China's new push to open state controlled industries may look bold after a decade of stuttering privatization progress, but Beijing faces stiff resistance from vested interests in its effort to extend its World Trade Organisation dividend.
Beijing's leaders, its top think-tanks, the World Bank and private sector economists all largely agree that for China to build on reform-fired growth after its first decade of WTO membership, state firms must be more competitive and capital better allocated.
The question is whether publication this week of detailed plans to allow private investment in highways, health care and railways will really help dilute state involvement in a range of industries where top executives enjoy ministerial level status and firms get preferential access to capital and contracts.

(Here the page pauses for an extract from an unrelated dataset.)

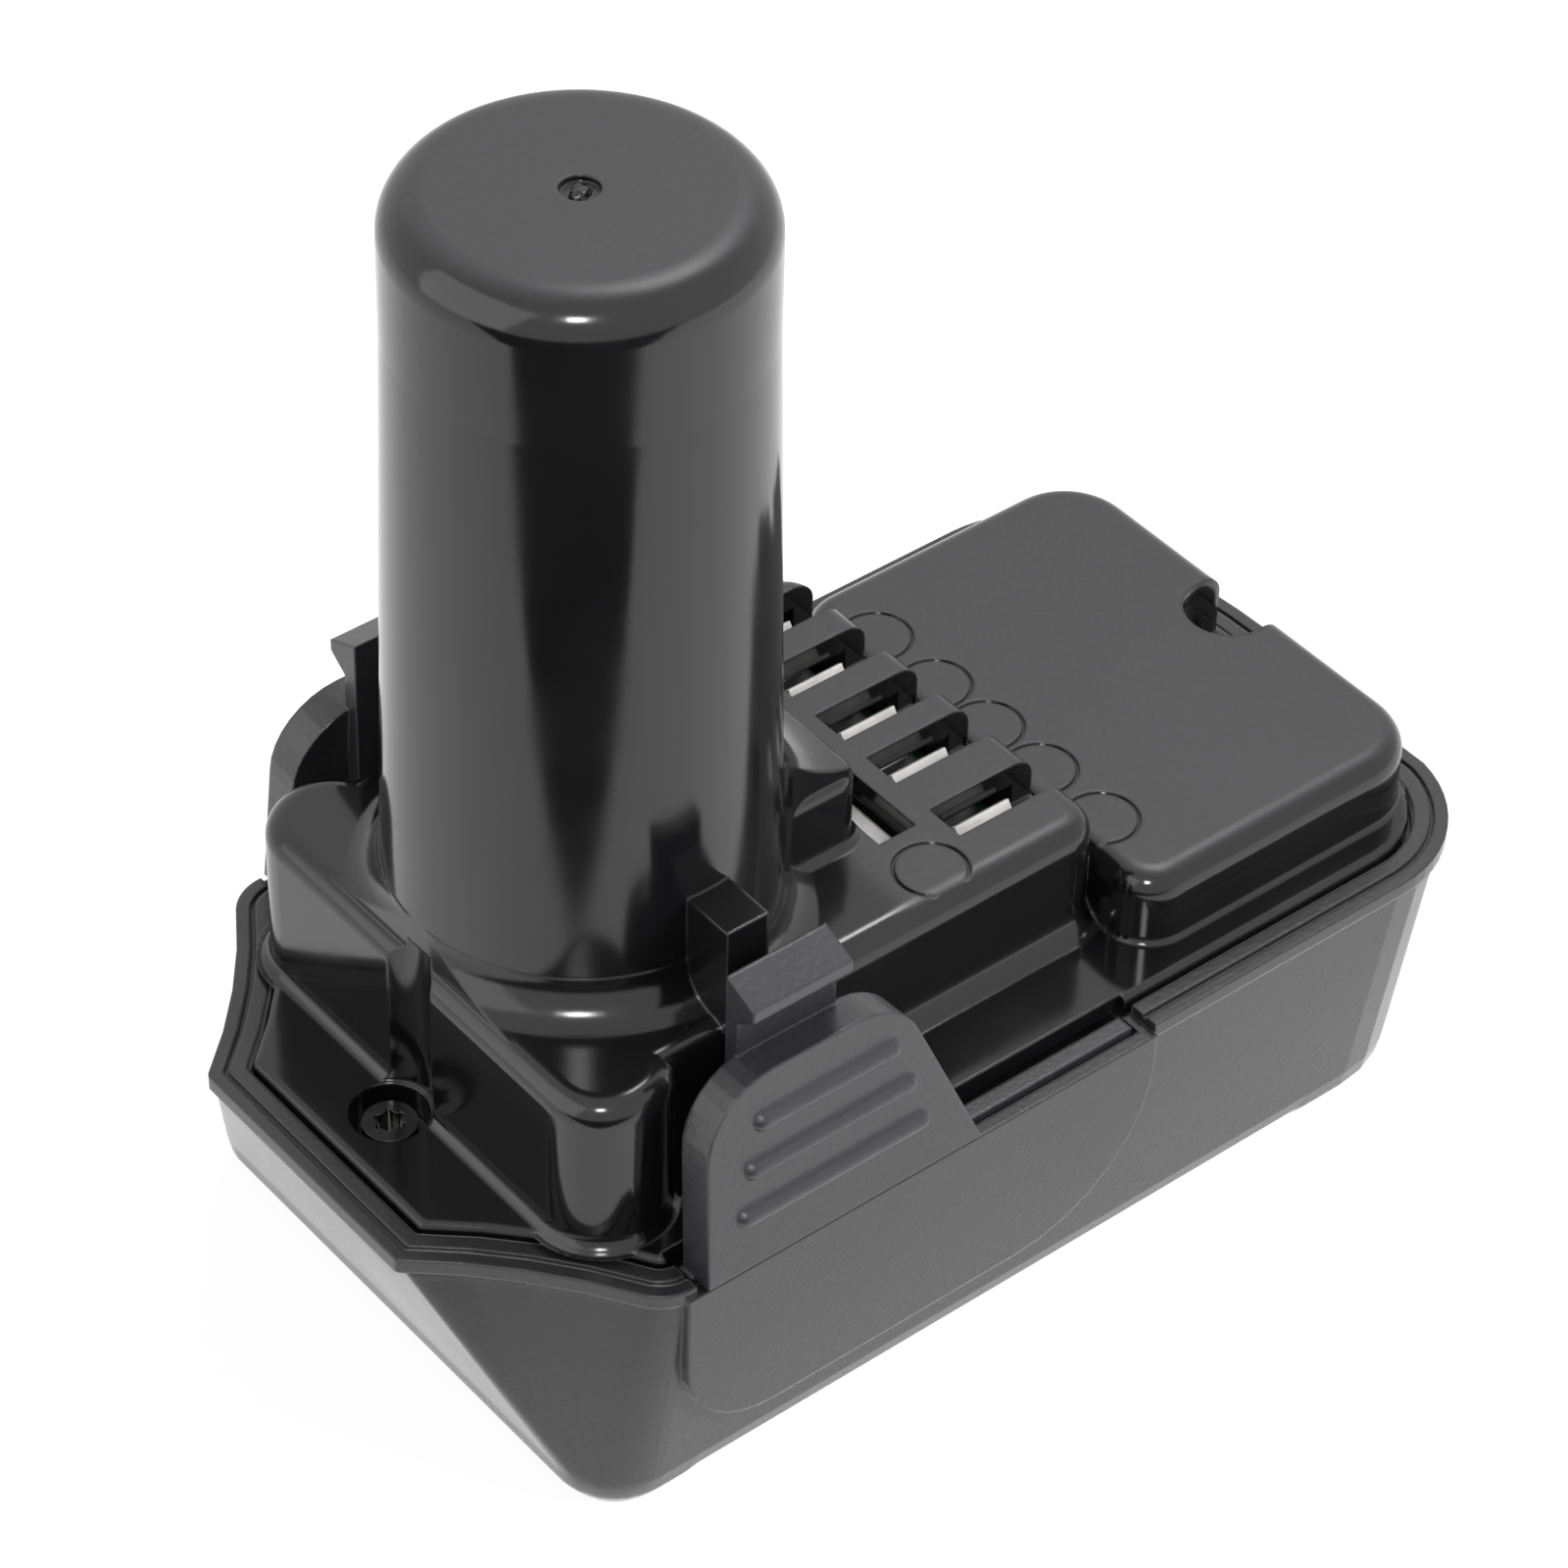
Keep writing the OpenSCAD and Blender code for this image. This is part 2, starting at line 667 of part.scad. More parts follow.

"The issue is not just about writing a document," said Yao Wei, China economist at Societe Generale in Hong Kong. "Is it a level playing ground? You ask private firms for money, but when they go to banks, can they get the same lending terms as state-owned firms? Do they get subsidies like state-owned firms?"
China's basic privatization policy was published in 2010, the so-called New 36-Clauses. Inertia and a lack of detailed guidelines saw the initiative stall, following the pattern of failure seen since 2005 — when the 36 Clauses were first issued.
Resistance from government-backed giants is no small thing. Big state banks, which dominate the sector, profit massively from the guaranteed spread between lending and deposit rates, while state-owned enterprises get spared competition for the best contracts.